## Begin The input
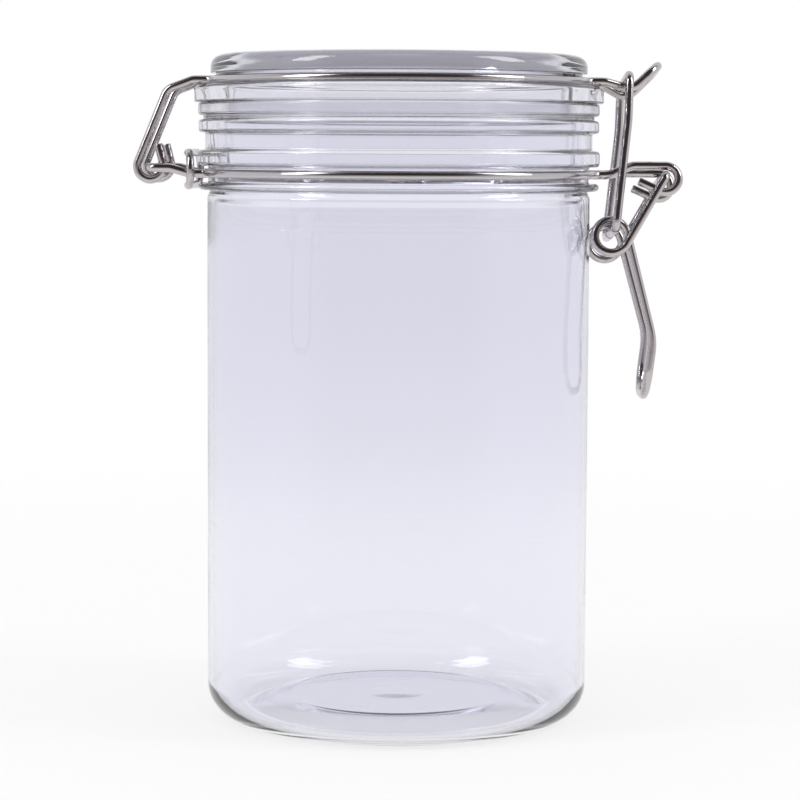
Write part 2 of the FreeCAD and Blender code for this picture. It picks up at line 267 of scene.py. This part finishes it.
lid_outline = [
    (0, LID_TOP, 0),
    (LID_R, LID_TOP, LID_BEND),
    (LID_R, GROOVE_TOP, CRISP),
    (GROOVE_R, GROOVE_TOP, CRISP),
    (GROOVE_R, GROOVE_FLOOR, INSIDE_BEND),
    (LID_FLANGE_R, GROOVE_FLOOR, LID_FLANGE_BEND),
    (LID_FLANGE_R, FLANGE_UNDER, LID_FLANGE_UNDER_BEND),
    (PLUG_R, FLANGE_UNDER, CRISP),
    (PLUG_R, PLUG_END, PLUG_BEND),
    (PLUG_BORE_R, PLUG_END, PLUG_BEND),
    (PLUG_BORE_R, STEP_FOOT, INSIDE_BEND),
    (HOLLOW_R, STEP_TOP, INSIDE_BEND),
    (HOLLOW_R, LID_TOP - LID_WALL, HOLLOW_BEND),
    (0, LID_TOP - LID_WALL, 0),
]
lid = make_object("lid_moulded", turned(lid_outline), "lid", "lid")

# %% [markdown]
# The gasket is a soft ring of clear silicone between the lid's flange and the rim. It is drawn
# 0.05 mm short of both, because two clear surfaces in exactly one place confuse a ray of light.
# Its outline is a closed one, which starts and ends at one place on the flat top.

# %% The gasket
AIR = 0.05
GASKET_R, GASKET_HOLE_R, GASKET_STEP, GASKET_START_R = 51.3, 45.2, 154.6, 48.6
GASKET_TOP, GASKET_SEAT = FLANGE_UNDER - AIR, MOUTH_TOP + AIR
GASKET_BEND, GASKET_STEP_BEND = 0.8, 0.1
HOLE_FOOT_BEND, HOLE_TOP_BEND = 0.4, 0.3

gasket_outline = [
    (GASKET_START_R, GASKET_TOP, 0),
    (GASKET_R, GASKET_TOP, GASKET_BEND),
    (GASKET_R, GASKET_STEP, GASKET_BEND),
    (MOUTH_R + AIR, GASKET_STEP, GASKET_STEP_BEND),
    (MOUTH_R + AIR, GASKET_SEAT, GASKET_STEP_BEND),
    (GASKET_HOLE_R, GASKET_SEAT, HOLE_FOOT_BEND),
    (GASKET_HOLE_R, GASKET_TOP, HOLE_TOP_BEND),
    (GASKET_START_R, GASKET_TOP, 0),
]
gasket = make_object("gasket_ring", turned(gasket_outline), "lid", "lid_gasket")

# %% [markdown]
# Every wire is bent from 2.2 mm stainless wire. A wire is a route of corners, each with the radius
# of its bend, rounded by the same vertex bevel as above. A curve with a round section then follows
# the route, because a curve keeps the section square to the wire at each bend.

# %% A round section along a route
SECTION_STEPS = 5


def ordered(mesh, start):
    """The places along a chain of vertices, in order from one of them."""
    places, before, here = [], None, start
    while here is not None and (here is not start or not places):
        places.append(here.co.copy())
        ways = [edge.other_vert(here) for edge in here.link_edges]
        onward = [vert for vert in ways if vert is not before]
        before, here = here, onward[0] if onward else None
    return places


def tube(places, radius, closed):
    """A bmesh of round wire along the places."""
    curve = bpy.data.curves.new("route", "CURVE")
    curve.dimensions = "3D"
    curve.bevel_depth = radius * MM
    curve.bevel_resolution = SECTION_STEPS
    spline = curve.splines.new("POLY")
    spline.points.add(len(places) - 1)
    for point, place in zip(spline.points, places):
        point.co = (*place, 1)
    spline.use_cyclic_u = closed
    holder = bpy.data.objects.new("route", curve)
    data = bpy.data.meshes.new_from_object(holder)
    mesh = bmesh.new()
    mesh.from_mesh(data)
    for spent in (holder, curve, data):
        bpy.data.batch_remove([spent])
    return mesh


demo = tube([Vector((0, 0, 0)), Vector((0.01, 0, 0))], 1.0, False)
print("the wire's section has", len(demo.verts) // 2, "sides")
demo.free()

# %% [markdown]
# The two ends of a wire are open after that. They are filled, and the rim of each is bevelled, as
# a tumbled cut end is soft.

# %% A bent wire
WIRE_R = 1.1
WIRE_WELD = 0.002
BEND_STEP_DEG = 7
END_SOFTNESS, END_STEPS = 0.3, 3


def bent_wire(route, radius=WIRE_R, closed=False):
    """A bmesh of wire along a route of (point, bend radius) corners, in millimetres."""
    line = chain(route, BEND_STEP_DEG, closed)
    line.verts.ensure_lookup_table()
    ends = [vert for vert in line.verts if len(vert.link_edges) == 1]
    mesh = tube(ordered(line, ends[0] if ends else line.verts[0]), radius, closed)
    line.free()
    bmesh.ops.remove_doubles(mesh, verts=mesh.verts, dist=WIRE_WELD * MM)
    caps = bmesh.ops.holes_fill(mesh, edges=mesh.edges, sides=0)["faces"]
    rims = [edge for cap in caps for edge in cap.edges]
    if rims:
        bmesh.ops.bevel(
            mesh,
            geom=rims,
            offset=END_SOFTNESS * MM,
            offset_type="OFFSET",
            segments=END_STEPS,
            profile=0.5,
            affect="EDGES",
            material=-1,
        )
    bmesh.ops.recalc_face_normals(mesh, faces=mesh.faces)
    return mesh


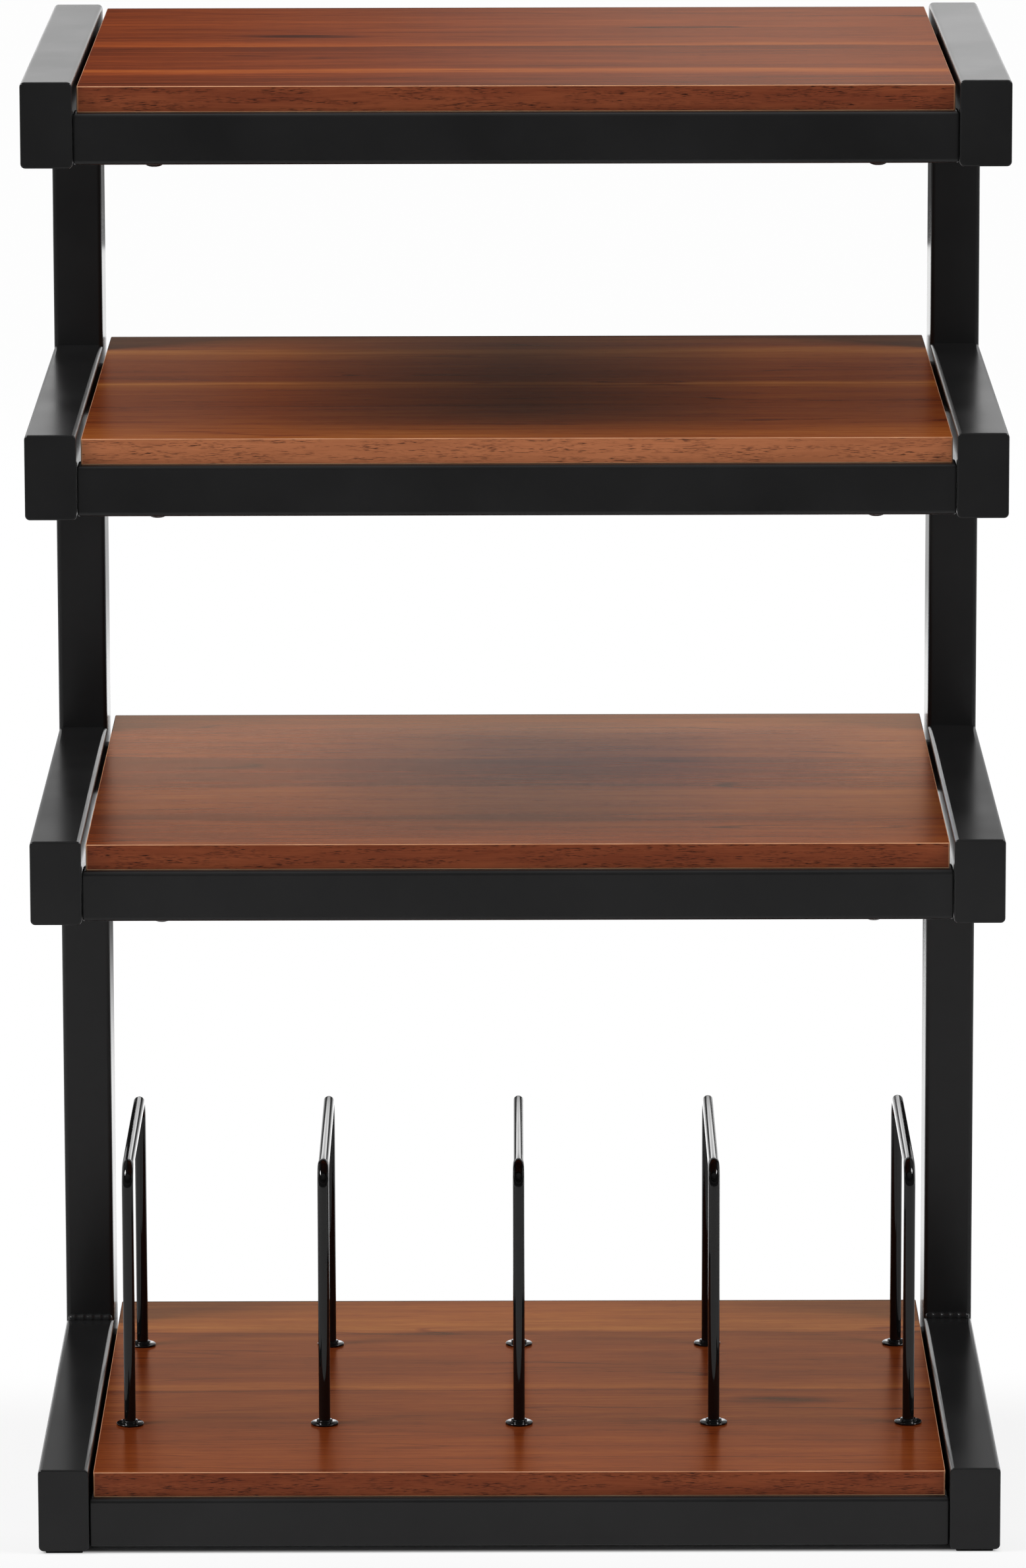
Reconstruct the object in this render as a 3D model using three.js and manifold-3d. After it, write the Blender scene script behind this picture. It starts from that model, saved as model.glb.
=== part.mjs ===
// Audio equipment rack: four wood-finish shelves carried at their front and rear edges by rails,
// between two steel side frames whose posts stand at the back. The base shelf has wire dividers
// that keep records upright.
// Millimetres. X is the width, Y runs from the front to the back, Z is up. The origin lies on the
// floor, in the middle of the footprint.

import * as THREE from 'three';
import { mergeVertices } from 'three/addons/utils/BufferGeometryUtils.js';
import Module from 'manifold-3d';

const wasm = await Module();
wasm.setup();

// Overall
const rackWidth = 570;

// Side tubes, one on each side of every level
const tubeLength = 400;
const tubeWidth = 30;
const tubeHeight = 50;
const tubeCorner = 2.8;
const tubeWall = 1.5;
const tubeEndRoundShare = 0.36;

// Posts between the levels
const postDepth = 50;
const basePostHeight = 330;
const lowerPostHeight = 190;
const upperPostHeight = 155;
const ventShare = 0.5;

// Weld across the foot of each base post
const weldLeg = 4;
const weldLumps = 9;
const weldSwellShare = 0.18;
const weldRhythmShare = 0.7;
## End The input
# What you have to do
Print the records above in full, exactly.

# Result
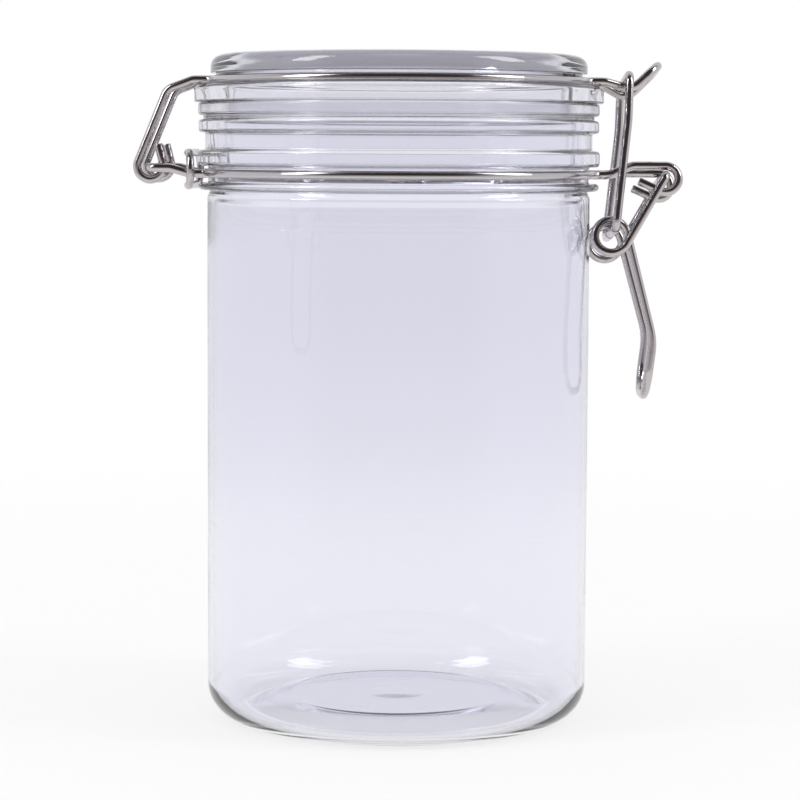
Write part 2 of the FreeCAD and Blender code for this picture. It picks up at line 267 of scene.py. This part finishes it.
lid_outline = [
    (0, LID_TOP, 0),
    (LID_R, LID_TOP, LID_BEND),
    (LID_R, GROOVE_TOP, CRISP),
    (GROOVE_R, GROOVE_TOP, CRISP),
    (GROOVE_R, GROOVE_FLOOR, INSIDE_BEND),
    (LID_FLANGE_R, GROOVE_FLOOR, LID_FLANGE_BEND),
    (LID_FLANGE_R, FLANGE_UNDER, LID_FLANGE_UNDER_BEND),
    (PLUG_R, FLANGE_UNDER, CRISP),
    (PLUG_R, PLUG_END, PLUG_BEND),
    (PLUG_BORE_R, PLUG_END, PLUG_BEND),
    (PLUG_BORE_R, STEP_FOOT, INSIDE_BEND),
    (HOLLOW_R, STEP_TOP, INSIDE_BEND),
    (HOLLOW_R, LID_TOP - LID_WALL, HOLLOW_BEND),
    (0, LID_TOP - LID_WALL, 0),
]
lid = make_object("lid_moulded", turned(lid_outline), "lid", "lid")

# %% [markdown]
# The gasket is a soft ring of clear silicone between the lid's flange and the rim. It is drawn
# 0.05 mm short of both, because two clear surfaces in exactly one place confuse a ray of light.
# Its outline is a closed one, which starts and ends at one place on the flat top.

# %% The gasket
AIR = 0.05
GASKET_R, GASKET_HOLE_R, GASKET_STEP, GASKET_START_R = 51.3, 45.2, 154.6, 48.6
GASKET_TOP, GASKET_SEAT = FLANGE_UNDER - AIR, MOUTH_TOP + AIR
GASKET_BEND, GASKET_STEP_BEND = 0.8, 0.1
HOLE_FOOT_BEND, HOLE_TOP_BEND = 0.4, 0.3

gasket_outline = [
    (GASKET_START_R, GASKET_TOP, 0),
    (GASKET_R, GASKET_TOP, GASKET_BEND),
    (GASKET_R, GASKET_STEP, GASKET_BEND),
    (MOUTH_R + AIR, GASKET_STEP, GASKET_STEP_BEND),
    (MOUTH_R + AIR, GASKET_SEAT, GASKET_STEP_BEND),
    (GASKET_HOLE_R, GASKET_SEAT, HOLE_FOOT_BEND),
    (GASKET_HOLE_R, GASKET_TOP, HOLE_TOP_BEND),
    (GASKET_START_R, GASKET_TOP, 0),
]
gasket = make_object("gasket_ring", turned(gasket_outline), "lid", "lid_gasket")

# %% [markdown]
# Every wire is bent from 2.2 mm stainless wire. A wire is a route of corners, each with the radius
# of its bend, rounded by the same vertex bevel as above. A curve with a round section then follows
# the route, because a curve keeps the section square to the wire at each bend.

# %% A round section along a route
SECTION_STEPS = 5


def ordered(mesh, start):
    """The places along a chain of vertices, in order from one of them."""
    places, before, here = [], None, start
    while here is not None and (here is not start or not places):
        places.append(here.co.copy())
        ways = [edge.other_vert(here) for edge in here.link_edges]
        onward = [vert for vert in ways if vert is not before]
        before, here = here, onward[0] if onward else None
    return places


def tube(places, radius, closed):
    """A bmesh of round wire along the places."""
    curve = bpy.data.curves.new("route", "CURVE")
    curve.dimensions = "3D"
    curve.bevel_depth = radius * MM
    curve.bevel_resolution = SECTION_STEPS
    spline = curve.splines.new("POLY")
    spline.points.add(len(places) - 1)
    for point, place in zip(spline.points, places):
        point.co = (*place, 1)
    spline.use_cyclic_u = closed
    holder = bpy.data.objects.new("route", curve)
    data = bpy.data.meshes.new_from_object(holder)
    mesh = bmesh.new()
    mesh.from_mesh(data)
    for spent in (holder, curve, data):
        bpy.data.batch_remove([spent])
    return mesh


demo = tube([Vector((0, 0, 0)), Vector((0.01, 0, 0))], 1.0, False)
print("the wire's section has", len(demo.verts) // 2, "sides")
demo.free()

# %% [markdown]
# The two ends of a wire are open after that. They are filled, and the rim of each is bevelled, as
# a tumbled cut end is soft.

# %% A bent wire
WIRE_R = 1.1
WIRE_WELD = 0.002
BEND_STEP_DEG = 7
END_SOFTNESS, END_STEPS = 0.3, 3


def bent_wire(route, radius=WIRE_R, closed=False):
    """A bmesh of wire along a route of (point, bend radius) corners, in millimetres."""
    line = chain(route, BEND_STEP_DEG, closed)
    line.verts.ensure_lookup_table()
    ends = [vert for vert in line.verts if len(vert.link_edges) == 1]
    mesh = tube(ordered(line, ends[0] if ends else line.verts[0]), radius, closed)
    line.free()
    bmesh.ops.remove_doubles(mesh, verts=mesh.verts, dist=WIRE_WELD * MM)
    caps = bmesh.ops.holes_fill(mesh, edges=mesh.edges, sides=0)["faces"]
    rims = [edge for cap in caps for edge in cap.edges]
    if rims:
        bmesh.ops.bevel(
            mesh,
            geom=rims,
            offset=END_SOFTNESS * MM,
            offset_type="OFFSET",
            segments=END_STEPS,
            profile=0.5,
            affect="EDGES",
            material=-1,
        )
    bmesh.ops.recalc_face_normals(mesh, faces=mesh.faces)
    return mesh


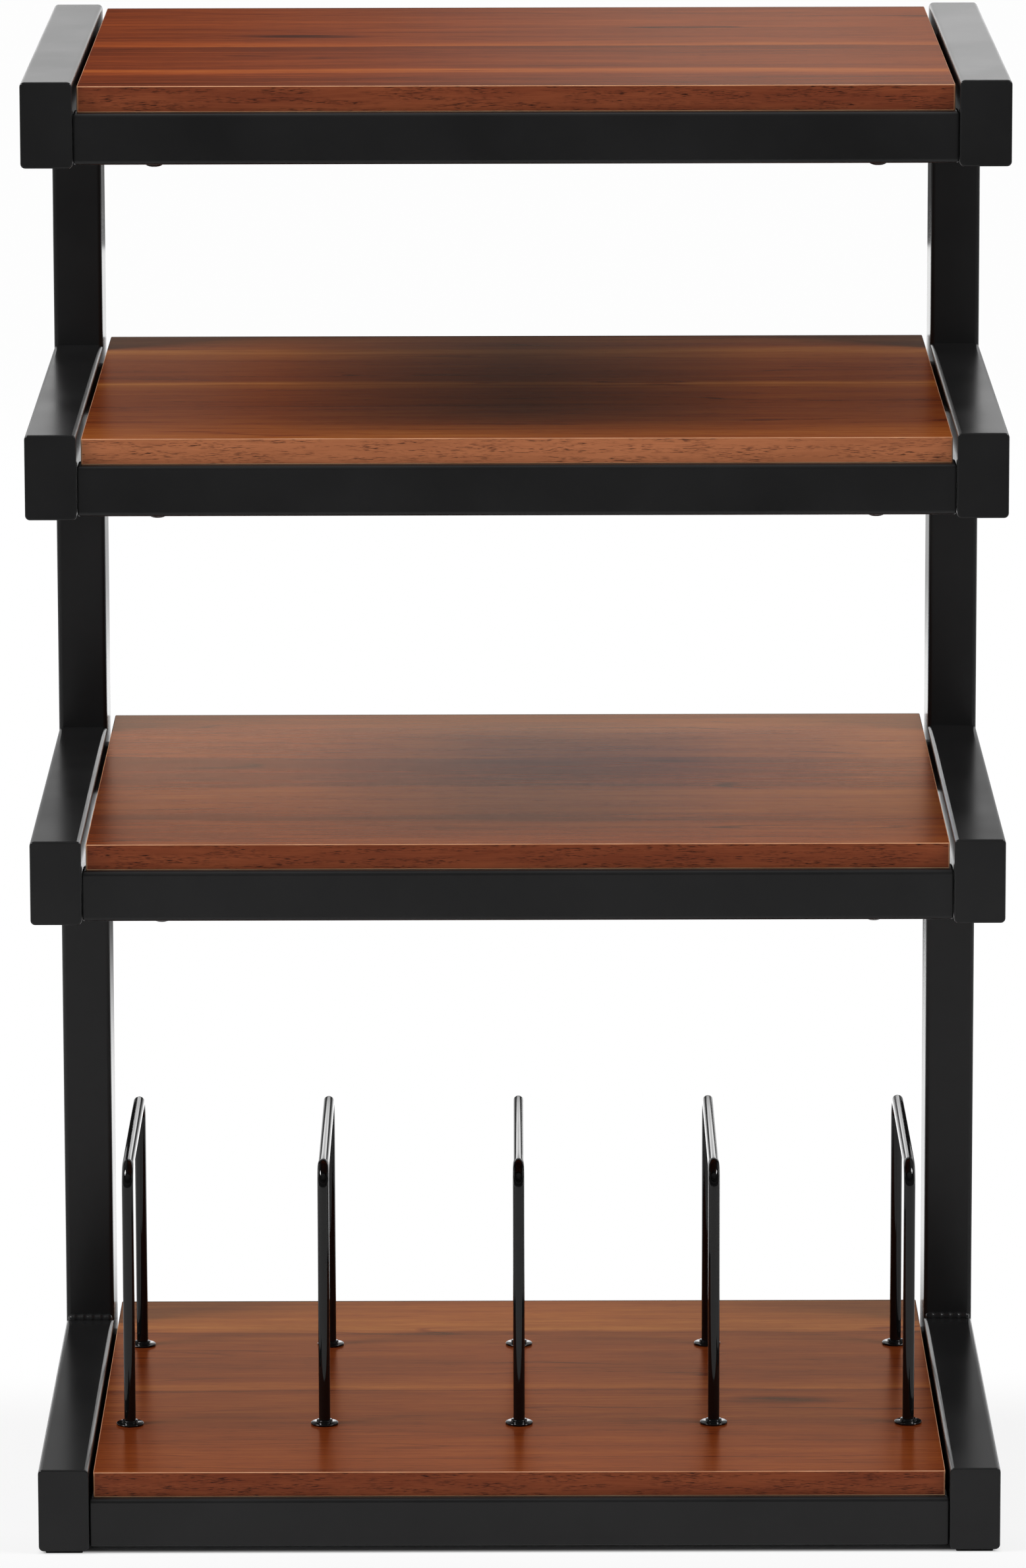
Reconstruct the object in this render as a 3D model using three.js and manifold-3d. After it, write the Blender scene script behind this picture. It starts from that model, saved as model.glb.
=== part.mjs ===
// Audio equipment rack: four wood-finish shelves carried at their front and rear edges by rails,
// between two steel side frames whose posts stand at the back. The base shelf has wire dividers
// that keep records upright.
// Millimetres. X is the width, Y runs from the front to the back, Z is up. The origin lies on the
// floor, in the middle of the footprint.

import * as THREE from 'three';
import { mergeVertices } from 'three/addons/utils/BufferGeometryUtils.js';
import Module from 'manifold-3d';

const wasm = await Module();
wasm.setup();

// Overall
const rackWidth = 570;

// Side tubes, one on each side of every level
const tubeLength = 400;
const tubeWidth = 30;
const tubeHeight = 50;
const tubeCorner = 2.8;
const tubeWall = 1.5;
const tubeEndRoundShare = 0.36;

// Posts between the levels
const postDepth = 50;
const basePostHeight = 330;
const lowerPostHeight = 190;
const upperPostHeight = 155;
const ventShare = 0.5;

// Weld across the foot of each base post
const weldLeg = 4;
const weldLumps = 9;
const weldSwellShare = 0.18;
const weldRhythmShare = 0.7;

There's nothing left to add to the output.